If so, my notion, on how they can use quantum information to send data is very incorrect. Or even what exactly quantum entanglement means. Admittedly, trying to understand even quantum computing makes my head hurt.
"It is not on or off binary, but all the states in between on and off all at once."

This interesting subject requires further research for me :) Perhaps I need to catch up a little on this subject before I talk about it more.

Nyarlathotep's picture
Quantum entanglement can not

LogicForTW - Quantum entanglement can not send enough information to even send basic binary information (a single bit)/(on/off) by it self. Even with a preset agreement on how to read the data.

It can send some sort of information, but it needs a secondary classical data channel to complete the information hand off process.

Your summary is exactly right. As you eluded to: when Bob sees the end of the game on TV, he gets 2 bits of information (Packers won, Alice measured on x and got "down") while everyone else watching the game only got 1 bit of information (Packers won). It is almost like he already had that second bit, and just needed the first bit to decode it.

Another interesting thing is a possibility I didn't mention. Alice falls asleep and just never makes a measurement. There is no way for Bob to tell if even this happened until he receives information though a classical channel. If we assume the teams are evenly matched in our example, then 3 things can happen. Alice measures on x (Packers won), Alice measures on y (Cowboys won), Alice fell asleep (no measurement is done). In all 3 situations Bob has a 50% chance of getting "up" and a 50% chance of getting "down". This is another way to see that no information was sent.

LogicFTW's picture
I get it now, I get it. I

I get it now, I get it. I think... hah!

We can entangle the electrons of two atoms so that they are both spinning in the same direction, (for the most part,) and we could use the known now similar spin state of these two atoms, to act as a powerful preset code "key" that would be nigh impossible to decode, but the magic part, (that never made any sense to me in the first place.) Is that once you separated these two atoms, that if you were to change one of the two quantum entangled atoms, to a different spin rate which ever way, that change does NOT magically, (well through some sort of weird quantum physics rule,) happen to the other atom that it used to be entangled with and paired up spin, but separated. Their is no data or information sent over this space between the two quantumly entangled but separated atoms.

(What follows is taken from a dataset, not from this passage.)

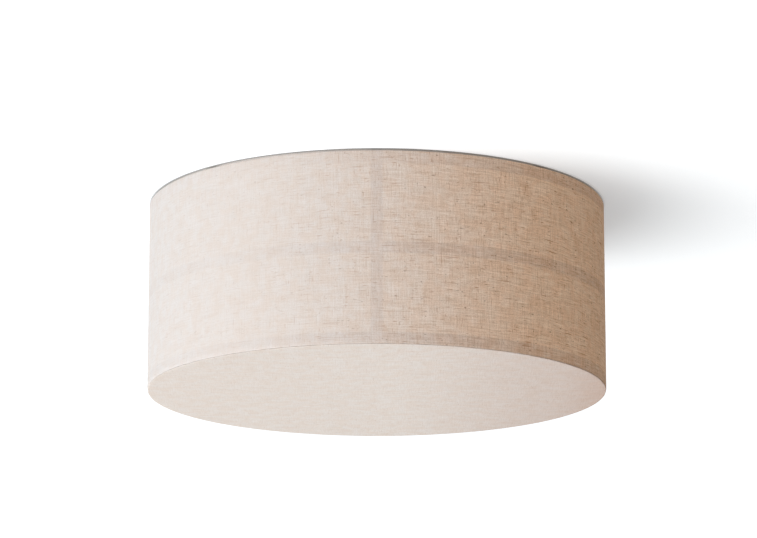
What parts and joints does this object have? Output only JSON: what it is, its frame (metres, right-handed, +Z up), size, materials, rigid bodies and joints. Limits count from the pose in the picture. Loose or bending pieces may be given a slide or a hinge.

If this is the case, the whole concept is pretty simple really.

If I am way off on this, feel free to just tell me to read up on it more, perhaps from more scholarly sources.

Thanks :)

Nyarlathotep's picture
To make it a little more

To make it a little more exact: Before Alice measures her electron, the entire entangled system (that is both electrons, even though they are separated) is in the state {1/√(2) |ud> + 1/√(2)|du>}.

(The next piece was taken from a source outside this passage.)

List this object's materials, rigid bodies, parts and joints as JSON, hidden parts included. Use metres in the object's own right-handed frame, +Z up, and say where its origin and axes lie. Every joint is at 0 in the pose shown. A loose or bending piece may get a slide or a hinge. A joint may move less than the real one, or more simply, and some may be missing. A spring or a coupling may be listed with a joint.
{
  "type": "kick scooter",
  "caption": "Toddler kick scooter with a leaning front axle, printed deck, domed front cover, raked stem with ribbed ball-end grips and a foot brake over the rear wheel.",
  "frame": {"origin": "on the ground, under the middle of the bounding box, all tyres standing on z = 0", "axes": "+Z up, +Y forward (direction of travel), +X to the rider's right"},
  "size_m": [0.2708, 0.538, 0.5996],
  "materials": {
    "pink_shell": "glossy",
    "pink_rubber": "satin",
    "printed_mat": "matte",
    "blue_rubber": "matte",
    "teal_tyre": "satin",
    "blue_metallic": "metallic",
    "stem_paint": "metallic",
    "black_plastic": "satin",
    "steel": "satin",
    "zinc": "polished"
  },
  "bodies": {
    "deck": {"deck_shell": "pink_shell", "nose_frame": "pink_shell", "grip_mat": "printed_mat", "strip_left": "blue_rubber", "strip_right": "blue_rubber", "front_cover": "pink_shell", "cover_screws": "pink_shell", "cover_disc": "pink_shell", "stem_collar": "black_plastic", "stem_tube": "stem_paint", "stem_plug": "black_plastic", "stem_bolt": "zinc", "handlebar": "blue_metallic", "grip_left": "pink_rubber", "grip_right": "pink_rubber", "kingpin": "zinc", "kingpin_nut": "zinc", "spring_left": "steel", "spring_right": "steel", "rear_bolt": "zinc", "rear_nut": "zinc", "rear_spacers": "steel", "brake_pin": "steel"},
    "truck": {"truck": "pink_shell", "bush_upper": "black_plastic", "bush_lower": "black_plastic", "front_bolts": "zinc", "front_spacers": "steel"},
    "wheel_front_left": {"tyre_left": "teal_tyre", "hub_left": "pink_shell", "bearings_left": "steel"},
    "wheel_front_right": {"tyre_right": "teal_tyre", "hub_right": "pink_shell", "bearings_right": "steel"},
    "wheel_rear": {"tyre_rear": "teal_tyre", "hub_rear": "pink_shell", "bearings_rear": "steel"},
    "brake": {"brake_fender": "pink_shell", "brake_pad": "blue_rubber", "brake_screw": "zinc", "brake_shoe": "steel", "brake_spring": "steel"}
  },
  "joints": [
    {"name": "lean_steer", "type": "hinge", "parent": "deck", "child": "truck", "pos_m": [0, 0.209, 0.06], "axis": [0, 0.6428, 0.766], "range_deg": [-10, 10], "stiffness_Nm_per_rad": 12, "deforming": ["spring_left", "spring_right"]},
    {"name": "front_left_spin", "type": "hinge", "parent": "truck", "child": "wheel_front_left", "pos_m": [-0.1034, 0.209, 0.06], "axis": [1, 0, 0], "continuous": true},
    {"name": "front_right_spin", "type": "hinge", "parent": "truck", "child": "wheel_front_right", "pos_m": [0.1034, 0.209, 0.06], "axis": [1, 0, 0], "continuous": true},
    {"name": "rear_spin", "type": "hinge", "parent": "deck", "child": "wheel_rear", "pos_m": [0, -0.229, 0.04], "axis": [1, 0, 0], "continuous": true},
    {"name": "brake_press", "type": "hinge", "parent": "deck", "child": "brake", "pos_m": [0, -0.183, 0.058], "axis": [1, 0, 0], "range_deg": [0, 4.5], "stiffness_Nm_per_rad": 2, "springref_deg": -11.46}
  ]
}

  • |ud> means Alice's electron has up spin, Bob's has down spin.
  • |du> means Alice's electron has down spin, Bob's has up spin
  • The 1/√(2) is called the amplitude, if you take its absolute square you get the probability of finding the entire system in the configuration that the amplitude multiplies (if you measure the system). In this case the probability for finding |ud> is [1/√(2) * 1/√(2)] = 1/2 = 0.5 = 50%. This is one of the core postulates of quantum mechanics, known as the Born rule. It can not be deduced logically, it should not make sense.
  • There is also a 50% chance of finding |du> because its amplitude is also 1/√(2). You might notice that the sum of the probabilities is 1 or 100%. This is a requirement known as unitarity. This one should make sense; if two different things can happen, the sum of their probabilities better be 1.

This is a weird state in that it is the sum of 2 states (called an entangled state). Let's say Alice preforms her measurement and receives up. This instantly changes the state of the entire system to {1|ud> + 0|du>}: meaning there is a 100% chance to find Alice's electron up (if she was to measure again), and a 100% chance to find Bob's down (whenever he gets around to doing his measurement); and a 0% chance to find |du>. This is the part that makes people worry about faster than light; since the change propagates instantly over any distance. But as we've seen, this instant change in the state can not be used to send a message.

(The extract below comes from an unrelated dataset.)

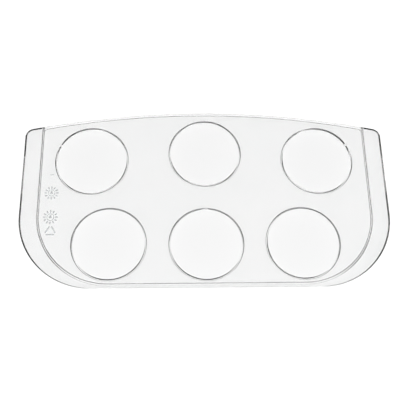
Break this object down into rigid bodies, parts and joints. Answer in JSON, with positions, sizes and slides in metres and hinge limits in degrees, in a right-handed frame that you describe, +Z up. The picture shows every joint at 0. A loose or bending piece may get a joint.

The final state: {1|ud> + 0|du>} would normally be written as just {|ud>}, with the 1 being implied, and the configuration with 0 amplitude (which also means 0 probability) just being left out. This is not an entangled state; the entanglement has be ruined by Alice's measurement. The two electrons will now behave independently of each other (although they will start their new "lives" with Alice's being up, and Bob's being down).

Even this has been fudged a little by me, for example the plus sign isn't technically correct, but that's an entire different can of worms.

LogicFTW's picture
Yep, now my head hurts. ;) I

Yep, now my head hurts. ;) I did learn a few things. I am fairly strong in math, Completing 3 college courses in calculus. I think I understand just enough of the math and what you are saying to really start to get lost in all the possibilities of what these discoveries in quantum mechanics means.

Nyarlathotep's picture
I am fairly strong in math,

I am fairly strong in math, Completing 3 college courses in calculus. I think I understand just enough of the math and what you are saying to really start to get lost in all the possibilities of what these discoveries in quantum mechanics means.

Yeah that is almost enough, you'd just need some linear algebra and differential equations; and I wouldn't be surprised if you were already familiar with those subjects. After that you just need a few very wacky postulates; and maybe some aspirin.

chimp3's picture
This always cracks me up!

This always cracks me up! These believers never understand the observer effect. They always bend it to match their fallacies. Deepak Chopra is making millions doing just that.